## WORK REQUIRED
Give the number of lines that contain the string "frame", and nothing else.
==== INFORMATION SHOWN
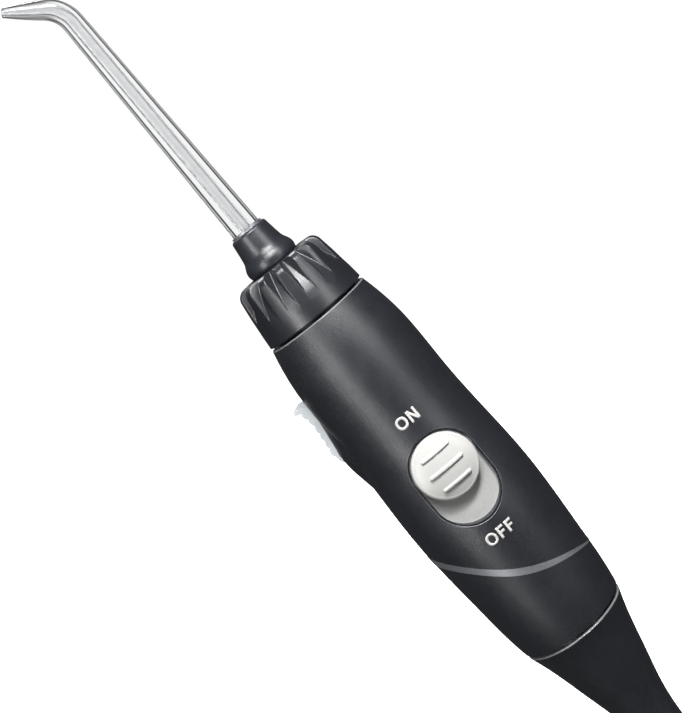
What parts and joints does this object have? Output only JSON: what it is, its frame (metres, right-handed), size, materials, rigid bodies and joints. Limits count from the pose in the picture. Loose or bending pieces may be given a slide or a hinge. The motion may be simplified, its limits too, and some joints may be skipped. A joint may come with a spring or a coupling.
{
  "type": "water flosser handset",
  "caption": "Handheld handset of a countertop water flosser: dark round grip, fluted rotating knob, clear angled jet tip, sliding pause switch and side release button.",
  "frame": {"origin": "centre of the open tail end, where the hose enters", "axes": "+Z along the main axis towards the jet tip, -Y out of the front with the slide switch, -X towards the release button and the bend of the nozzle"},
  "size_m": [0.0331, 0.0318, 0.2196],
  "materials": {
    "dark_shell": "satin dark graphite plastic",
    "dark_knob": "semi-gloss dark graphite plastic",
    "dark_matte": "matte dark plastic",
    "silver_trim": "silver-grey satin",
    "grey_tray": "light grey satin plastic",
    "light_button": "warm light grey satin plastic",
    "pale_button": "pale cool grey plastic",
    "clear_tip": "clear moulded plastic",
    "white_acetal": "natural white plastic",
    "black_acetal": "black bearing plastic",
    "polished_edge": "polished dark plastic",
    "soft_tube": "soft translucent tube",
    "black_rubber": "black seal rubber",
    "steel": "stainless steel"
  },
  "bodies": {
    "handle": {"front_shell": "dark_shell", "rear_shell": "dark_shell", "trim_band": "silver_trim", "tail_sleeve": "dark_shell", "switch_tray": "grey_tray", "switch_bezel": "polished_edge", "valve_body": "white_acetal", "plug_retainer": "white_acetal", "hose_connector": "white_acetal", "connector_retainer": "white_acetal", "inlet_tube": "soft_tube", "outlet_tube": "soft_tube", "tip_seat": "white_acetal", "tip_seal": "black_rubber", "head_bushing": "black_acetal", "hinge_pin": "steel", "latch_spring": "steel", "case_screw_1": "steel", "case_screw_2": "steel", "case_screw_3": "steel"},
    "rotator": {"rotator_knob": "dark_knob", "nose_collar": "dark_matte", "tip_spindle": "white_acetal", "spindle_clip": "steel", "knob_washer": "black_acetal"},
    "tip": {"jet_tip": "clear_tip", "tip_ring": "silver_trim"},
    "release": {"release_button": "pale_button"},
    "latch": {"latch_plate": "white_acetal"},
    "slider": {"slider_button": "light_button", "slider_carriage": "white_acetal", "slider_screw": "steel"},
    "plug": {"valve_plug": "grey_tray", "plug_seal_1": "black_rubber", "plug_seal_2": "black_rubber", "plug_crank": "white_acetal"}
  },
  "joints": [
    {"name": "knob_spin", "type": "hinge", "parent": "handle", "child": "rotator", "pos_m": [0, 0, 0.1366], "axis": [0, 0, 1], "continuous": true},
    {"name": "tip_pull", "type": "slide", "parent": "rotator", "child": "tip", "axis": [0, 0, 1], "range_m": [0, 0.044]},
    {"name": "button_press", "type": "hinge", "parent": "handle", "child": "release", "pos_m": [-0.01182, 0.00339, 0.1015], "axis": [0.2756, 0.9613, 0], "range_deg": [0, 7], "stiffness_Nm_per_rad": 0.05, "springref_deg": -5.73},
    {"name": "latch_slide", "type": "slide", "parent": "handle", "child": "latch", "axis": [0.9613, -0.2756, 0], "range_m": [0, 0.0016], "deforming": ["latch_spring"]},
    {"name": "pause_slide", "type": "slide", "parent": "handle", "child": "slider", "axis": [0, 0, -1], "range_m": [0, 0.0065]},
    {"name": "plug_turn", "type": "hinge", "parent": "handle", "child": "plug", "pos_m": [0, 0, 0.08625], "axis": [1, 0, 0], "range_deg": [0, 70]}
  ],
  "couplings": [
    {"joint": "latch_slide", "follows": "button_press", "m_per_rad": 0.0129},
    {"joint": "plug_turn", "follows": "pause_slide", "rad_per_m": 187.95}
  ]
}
========
## WRITTEN ANSWER
2